DUNDAS, Minn. — Six acres of Larry Conrad's cornfield just off Interstate 35 look like a swamp nearly two months after corn should have been planted.
Every day, a pump kicks on to shoot water from those acres into a ditch beyond the field. And still, more water keeps emerging as rain leaches from the field like an old sponge. Conrad left the field unplanted and will collect a federal crop insurance payment instead.
"You'd much rather have a crop out there," Conrad said. "It just bugs you to see a field sitting idle."
The cool, wet spring forced farmers across the Midwest to leave millions of acres of corn and soybeans unplanted and will likely trigger a record payout in a subset of crop insurance called "prevented plant." The payments are triggered under crop insurance when weather prevented farmers from planting a field.
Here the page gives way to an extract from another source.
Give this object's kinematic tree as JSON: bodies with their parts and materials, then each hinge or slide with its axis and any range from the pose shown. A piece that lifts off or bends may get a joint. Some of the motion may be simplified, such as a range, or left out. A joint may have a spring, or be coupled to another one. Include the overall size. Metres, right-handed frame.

Economists at the University of Illinois estimate the prevented-plant payout may be $3.6 billion this year, nine times more than last year and shattering the previous record of $2.2 billion in 2011.
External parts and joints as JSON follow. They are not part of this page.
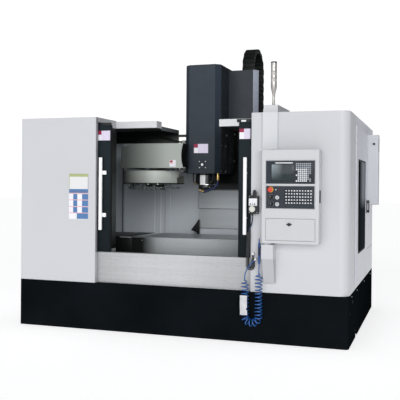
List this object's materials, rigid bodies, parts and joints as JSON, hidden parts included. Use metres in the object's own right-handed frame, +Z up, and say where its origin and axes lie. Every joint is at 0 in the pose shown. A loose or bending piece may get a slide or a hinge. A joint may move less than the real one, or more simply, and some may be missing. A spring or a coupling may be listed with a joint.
{
  "type": "vertical cnc milling machine",
  "caption": "Vertical machining centre: enclosed column mill with cross table, spindle head, umbrella tool magazine, sliding doors and swinging control panel.",
  "frame": {"origin": "on the floor, under the middle of the machine's overall width and depth", "axes": "+Z up, +X to the operator's right along the table, +Y from the operator's side to the column"},
  "size_m": [3.529, 2.601, 3.0949],
  "materials": {
    "black_plastic": "matte",
    "blue_plastic": "gloss",
    "brass": "satin",
    "cabinet_grey": "light textured paint",
    "cabinet_white": "light textured paint",
    "cast_paint": "painted grey casting",
    "chrome": "polished",
    "cover_plate": "brushed",
    "glass": "clear",
    "head_slate": "satin paint",
    "lamp_clear": "clear",
    "lining_grey": "satin paint",
    "magazine_paint": "satin paint",
    "motor_black": "satin",
    "painted_dark": "textured dark paint",
    "panel_dark": "satin",
    "red_plastic": "gloss",
    "rubber_black": "matte",
    "side_box": "satin paint",
    "slate": "satin paint",
    "stainless": "brushed",
    "steel": "machined",
    "white_coat": "gloss",
    "white_plastic": "gloss"
  },
  "bodies": {
    "machine": {"base_skirt": "painted_dark", "levelling_feet": "steel", "bed_casting": "cast_paint", "column_casting": "cast_paint", "axis_motors": "motor_black", "left_front_cover": "cabinet_white", "right_front_cover": "cabinet_white", "outer_panels": "cabinet_grey", "roof_covers": "cabinet_grey", "front_sill": "stainless", "chamber_lining": "lining_grey", "panel_post": "cabinet_white", "tower_lamp": "lamp_clear", "side_junction_box": "cabinet_white", "electrical_cabinet": "cabinet_grey", "magazine_bracket": "cast_paint", "magazine_cover": "magazine_paint", "magazine_conduit": "rubber_black", "cable_chain": "black_plastic", "wall_fittings": "black_plastic", "pendant_body": "black_plastic", "pendant_cord": "rubber_black", "air_gun_body": "blue_plastic", "air_gun_hose": "blue_plastic"},
    "saddle": {"saddle_casting": "cast_paint"},
    "table": {"work_table": "steel", "table_apron": "stainless"},
    "head": {"headstock_casting": "painted_dark", "head_cover": "head_slate", "head_side_box": "side_box", "spindle_motor": "motor_black", "spindle_housing": "steel", "coolant_nozzle": "brass", "z_cover_upper": "cover_plate"},
    "z_cover": {"z_cover_middle": "cover_plate"},
    "spindle": {"spindle_nose": "chrome"},
    "z_screw": {"z_ball_screw": "steel"},
    "magazine": {"magazine_drum": "magazine_paint"},
    "carousel": {"magazine_carousel": "black_plastic", "tool_holders": "chrome"},
    "left_door": {"left_door_frame": "slate", "left_door_window": "glass", "left_door_handle": "white_coat"},
    "right_door": {"right_door_frame": "slate", "right_door_window": "glass", "right_door_handle": "white_coat"},
    "side_door": {"side_door": "cabinet_grey", "side_window": "glass"},
    "control_box": {"control_box": "cabinet_white", "screen_unit": "panel_dark", "operator_panel": "panel_dark"},
    "panel_flap": {"panel_flap": "cabinet_white"},
    "flap_latch": {"flap_latch": "black_plastic"},
    "estop": {"estop_button": "red_plastic"},
    "feed_knob": {"feed_knob": "black_plastic"},
    "speed_knob": {"speed_knob": "black_plastic"},
    "start_button": {"start_button": "white_plastic"},
    "stop_button": {"stop_button": "white_plastic"},
    "pendant_dial": {"pendant_dial": "white_plastic"},
    "gun_trigger": {"air_gun_trigger": "blue_plastic"}
  },
  "joints": [
    {"name": "saddle_y", "type": "slide", "parent": "machine", "child": "saddle", "axis": [0, 1, 0], "range_m": [-0.25, 0.25]},
    {"name": "table_x", "type": "slide", "parent": "saddle", "child": "table", "axis": [1, 0, 0], "range_m": [-0.42, 0.42]},
    {"name": "head_z", "type": "slide", "parent": "machine", "child": "head", "axis": [0, 0, 1], "range_m": [-0.42, 0.18], "deforming": ["cable_chain"]},
    {"name": "z_cover_slide", "type": "slide", "parent": "machine", "child": "z_cover", "axis": [0, 0, 1], "range_m": [-0.21, 0.09]},
    {"name": "spindle_spin", "type": "hinge", "parent": "head", "child": "spindle", "pos_m": [-0.0865, 0.0155, 1.455], "axis": [0, 0, 1], "continuous": true},
    {"name": "z_screw_spin", "type": "hinge", "parent": "machine", "child": "z_screw", "pos_m": [-0.0865, 0.7355, 1], "axis": [0, 0, 1], "continuous": true},
    {"name": "magazine_slide", "type": "slide", "parent": "machine", "child": "magazine", "axis": [1, 0, 0], "range_m": [0, 0.37]},
    {"name": "carousel_spin", "type": "hinge", "parent": "magazine", "child": "carousel", "pos_m": [-0.7265, 0.0155, 1.45], "axis": [0, 0, 1], "continuous": true},
    {"name": "left_door_slide", "type": "slide", "parent": "machine", "child": "left_door", "axis": [1, 0, 0], "range_m": [0, 0.675]},
    {"name": "right_door_slide", "type": "slide", "parent": "machine", "child": "right_door", "axis": [-1, 0, 0], "range_m": [0, 0.671]},
    {"name": "side_door_swing", "type": "hinge", "parent": "machine", "child": "side_door", "pos_m": [1.642, -0.6255, 1.3], "axis": [0, 0, 1], "range_deg": [-95, 0]},
    {"name": "control_box_swing", "type": "hinge", "parent": "machine", "child": "control_box", "pos_m": [0.9005, -1.1895, 1], "axis": [0, 0, -1], "range_deg": [0, 90]},
    {"name": "panel_flap_swing", "type": "hinge", "parent": "control_box", "child": "panel_flap", "pos_m": [1.128, -1.2675, 0.982], "axis": [1, 0, 0], "range_deg": [0, 90]},
    {"name": "flap_latch_turn", "type": "hinge", "parent": "panel_flap", "child": "flap_latch", "pos_m": [1.1205, -1.2645, 1.126], "axis": [0, 1, 0], "range_deg": [0, 90]},
    {"name": "estop_push", "type": "slide", "parent": "control_box", "child": "estop", "axis": [0, 1, 0], "range_m": [0, 0.006], "stiffness_N_per_m": 1200},
    {"name": "feed_knob_turn", "type": "hinge", "parent": "control_box", "child": "feed_knob", "pos_m": [0.9485, -1.2745, 1.37], "axis": [0, 1, 0], "range_deg": [-150, 150]},
    {"name": "speed_knob_turn", "type": "hinge", "parent": "control_box", "child": "speed_knob", "pos_m": [0.9515, -1.2745, 1.309], "axis": [0, 1, 0], "range_deg": [-150, 150]},
    {"name": "start_button_push", "type": "slide", "parent": "control_box", "child": "start_button", "axis": [0, 1, 0], "range_m": [0, 0.003], "stiffness_N_per_m": 800},
    {"name": "stop_button_push", "type": "slide", "parent": "control_box", "child": "stop_button", "axis": [0, 1, 0], "range_m": [0, 0.003], "stiffness_N_per_m": 800},
    {"name": "pendant_dial_turn", "type": "hinge", "parent": "machine", "child": "pendant_dial", "pos_m": [0.7525, -1.1745, 1.257], "axis": [0, 1, 0], "continuous": true},
    {"name": "gun_trigger_pull", "type": "hinge", "parent": "machine", "child": "gun_trigger", "pos_m": [0.822, -1.1785, 0.903], "axis": [1, 0, 0], "range_deg": [-4.5, 0], "stiffness_Nm_per_rad": 3}
  ],
  "couplings": [
    {"joint": "z_cover_slide", "follows": "head_z", "ratio": 0.5},
    {"joint": "z_screw_spin", "follows": "head_z", "rad_per_m": 392.7}
  ]
}
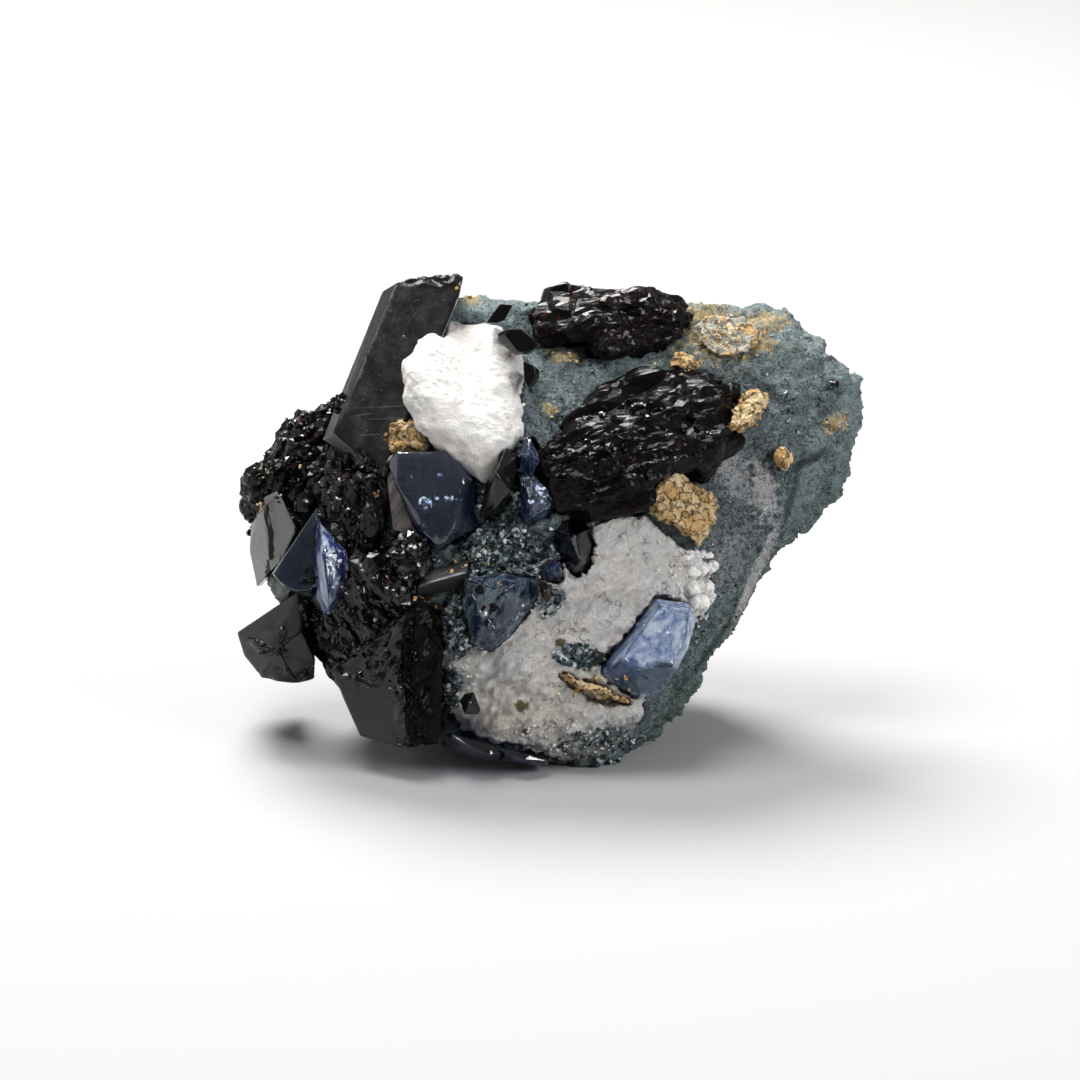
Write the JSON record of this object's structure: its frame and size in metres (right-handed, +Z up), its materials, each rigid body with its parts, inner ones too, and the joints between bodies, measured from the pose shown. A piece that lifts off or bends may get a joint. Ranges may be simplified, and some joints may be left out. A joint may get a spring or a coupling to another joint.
{
  "type": "benitoite and neptunite crystal specimen on natrolite and rock matrix",
  "caption": "Mineral specimen that stands on a flat underside: dark prisms and rough masses and blue crystals on white crusts over a grey-green block of rock.",
  "frame": {"origin": "the middle of the specimen's footprint, on the level that it stands on", "axes": "+Z up, +X to the right as the crystal side is seen, -Y towards the viewer: the crystal side leans back from -Y"},
  "size_m": [0.0702, 0.0424, 0.0507],
  "materials": {
    "rock": "matte",
    "natrolite": "matte",
    "neptunite": "gloss",
    "benitoite": "polished",
    "smoky": "satin",
    "ochre": "matte"
  },
  "bodies": {
    "root": {"matrix": "rock", "natrolite_upper": "natrolite", "natrolite_lower": "natrolite", "neptunite_prism": "neptunite", "neptunite_left_plate": "neptunite", "neptunite_lower_left": "neptunite", "neptunite_lower_block": "neptunite", "neptunite_top": "neptunite", "neptunite_centre": "neptunite", "neptunite_left_mass": "neptunite", "neptunite_left_edge": "neptunite", "neptunite_lower_mass": "neptunite", "neptunite_knob": "neptunite", "neptunite_chip_top": "neptunite", "neptunite_chip_upper": "neptunite", "neptunite_chip_middle": "neptunite", "neptunite_spike": "neptunite", "neptunite_twin_prism": "neptunite", "neptunite_chip_lower": "neptunite", "neptunite_chip_field": "neptunite", "benitoite_blade": "benitoite", "benitoite_upper": "benitoite", "benitoite_left": "benitoite", "benitoite_left_pale": "benitoite", "benitoite_deep_blue": "benitoite", "benitoite_small": "benitoite", "benitoite_rough": "benitoite", "benitoite_lower_right": "benitoite", "benitoite_base_left": "benitoite", "benitoite_base_right": "benitoite", "smoky_plate": "smoky", "ochre_plate": "ochre", "ochre_clod": "ochre", "ochre_top": "ochre", "ochre_top_small": "ochre", "ochre_spot": "ochre", "ochre_band": "ochre", "ochre_patch": "ochre"}
  },
  "joints": []
}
That prospect is just one more effect of the spring rains that also delayed planting and scrambled business plans for farmers who have seen incomes move steadily downward since 2012.
"I would say every agent in the Midwest has had quite a bit of prevent-plant," said Ginny Olson, an insurance agent with Lockton Cos. in Wayzata who has farm clients in Minnesota, Iowa and Nebraska. "It's been pretty widespread this year."
Fewer planted acres is likely to mean smaller harvests this fall. And commodity prices have risen as a result. Even so, one more danger looms for the acreage that was planted: a frost in September or October that would damage crops that, because of the late planting, need to stay in the ground as long as possible.